An abandoned building photographed by a member of Urbex.

Ghost reckons most new developments lack soul ,whereas old buildings often have a beauty of their own, which is why Urbex crew plan to release a coffee table book featuring highlights from their adventures later this year.

As for Exthetics, the celebrity their death-defying stunts brings has led to the commercialisation of their hobby. Their Instagram account – featuring photos of members walking on the edges of rooftops and sitting on ledges at dizzying heights – has since attracted nearly 100,000 followers. This, in turn, has brought sponsorship from companies such as Adidas.

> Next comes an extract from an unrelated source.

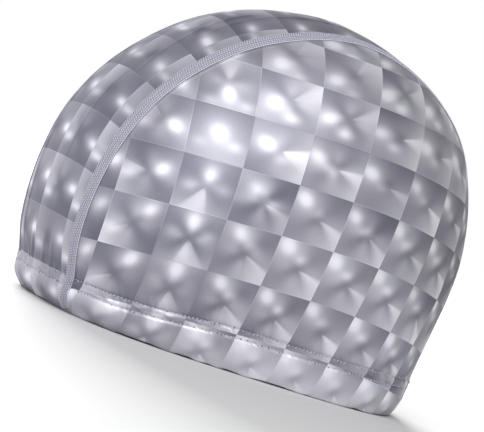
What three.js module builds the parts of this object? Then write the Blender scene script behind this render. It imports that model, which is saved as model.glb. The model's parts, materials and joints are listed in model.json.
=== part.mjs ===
// Swim cap: a stretch cap of coated cloth in the form that it has when worn.
// It stands on its rim. Millimetres, +Z up, -Y the forehead, +Y the nape,
// +X the wearer's left. The origin is under the middle of the cap, at the rim.

import * as THREE from 'three';
import { mergeVertices } from 'three/addons/utils/BufferGeometryUtils.js';

// Driving dimensions of the whole cap
const crownHeight = 156.6;
const frontReach = 117;
const backReach = 109;
const sideReach = 78;

// Cloth, and the hem that is folded inwards along the rim
const clothThickness = 1.2;
const hemThickness = 2.4;
const hemHeightFront = 15;
const hemHeightBack = 19;
const hemSwell = 1.3;

// Flat seams between the centre panel and the side panels
const seamWidth = 5.4;
const seamThickness = 1.8;
const seamRise = 0.4;
const seamSpan = 36;
const joinGap = 0.3;

// How finely the cloth is divided
const fanSteps = 32;
const sideRows = 12;
const centreColumns = 8;

// The dome, a row for each level. The level is an angle: its sine is the share of
// the crown's height, its cosine the share of a reach. The other columns say how
// full the cap is there, as shares of the reaches, and how square its outline is.
const domeSections = [
  { level: 0, front: 0.781, back: 0.7, side: 0.9, squareness: 2.86 },
  { level: 6, front: 0.848, back: 0.725, side: 0.953, squareness: 2.84 },
  { level: 14, front: 0.911, back: 0.77, side: 1.003, squareness: 2.77 },
  { level: 25, front: 0.982, back: 0.87, side: 1.065, squareness: 2.6 },
  { level: 40, front: 1.062, back: 0.996, side: 1.146, squareness: 2.33 },
  { level: 55, front: 1.1, back: 1.11, side: 1.23, squareness: 2.14 },
  { level: 70, front: 1.153, back: 1.13, side: 1.308, squareness: 2.06 },
  { level: 90, front: 1.122, back: 0.978, side: 1.354, squareness: 2.05 },
];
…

“They sponsor our equipment and what we wear. We have also done product placements, like we might enjoy a certain energy drink on the rooftops,” Lau says.
Daniel Lau, a co-founder of Exthetics.

Each venture requires careful reconnoitring to bypass security. And although Hong Kong probably has more skyscrapers than any other city in the world, Lau says the group has already been looking farther afield for rooftops to conquer.

Countries such as Canada and Russia have begun to crack down on rooftopping after several deaths linked to the high-risk craze. That’s unlikely to put off determined daredevils. Photography duo Vitaliy Raskalov and Vadim Makhorov, for instance, recorded their climb up the Ping An Finance Centre last year while the 115-storey tower was still under construction in Shenzhen, as part of their On The Roofs project.
Lawrence Tsui, the third co-founder of Exthetics, taking an Adidas-sponsored selfie over Causeway Bay.

Similarly, the Exthetics crew have turned rooftops in the region into their playground. Lau says he reached the top of a 118-storey building in Shenzhen last year, and also conquered similar structures in Taipei, Jakarta, and other Chinese cities. He’s going to look for more.

“We have done it in Hong Kong for two years and I have been to over 100 buildings already,” says Lau. “There are only that many that you can do.”